Scaling Mathematical Literacy Courses

My college (Lansing CC) has implemented a second version of Math Literacy, which allowed us to drop our pre-algebra course.  I posted previously on the ‘without a prerequisite (see https://www.devmathrevival.net/?p=2516).

Here is a summary of where we ended up in the first semester of having both Math Lit courses.

  • Math105 (Math Lit [with math prereq] has 8 sections with about 165 students.
  • Math106 (Math Lit with Review [no math prereq] has 9 sections with about 225 students

With these 17 sections of Mathematical Literacy, we have quite a few instructors teaching the course for the first time.  Most of the instructors new to this teaching have been involved with the development of the course and policies, where we discussed text coverage and technology expectations for students.

As part of our collaboration, we are having bi-weekly meetings with as many of the instructors as can manage the ‘best time’.  The leading issue being dealt with is the textbook purchase; we’re helping as best we can with that, but buying the textbook is outside of our control.

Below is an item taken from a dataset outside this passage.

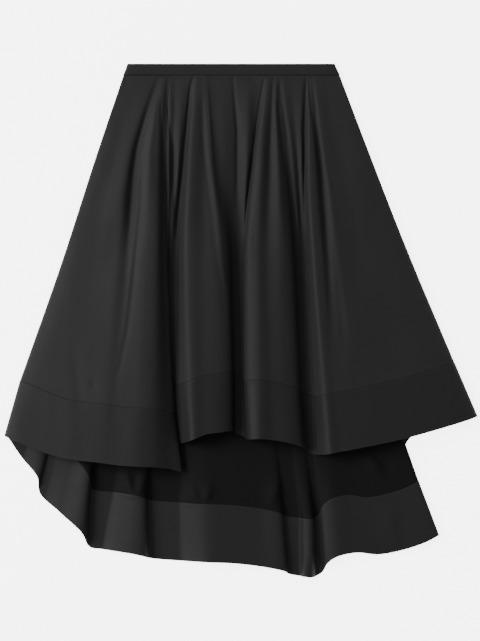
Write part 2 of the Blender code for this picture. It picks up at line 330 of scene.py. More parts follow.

We are talking about learning and teaching issues.  For example … how to balance an emphasis on concepts to enable reasoning with an emphasis on procedures so that students can actually ‘do something’ with the math (like have an answer to communicate).  We are talking about which small-group structures seem to work well in this course.

Our approach to scaling up Math Literacy is based on a long-term professional development approach.  Our bi-weekly meetings will continue as long as there seems to be a need (one semester, one year, or longer).  We are looking in to setting up a shared collaboration space for the instructors, which will enable those not able to attend to be involved.

In our structure, students who do not place at beginning algebra (or higher) are required to start with Math Literacy; those at the beginning algebra have the option to use the Math Literacy course.  After the Math Literacy course, students have 3 options:

  1. Take our Quantitative Reasoning course (Math119) … required for most health careers
  2. Take out Intro Statistics course (Stat170) … required for some other programs
  3. Take our Fast-Track Algebra (Math109) which allows progression to pre-calculus

Unlike some implementations, our vision of Math Literacy includes all students … even “STEM-bound”.  Faculty teaching our STEM math courses are pleased with the strong reasoning component of Math Literacy.  We will be collecting data on how the various progressions work for students, and can implement needed adjustments to make improvements.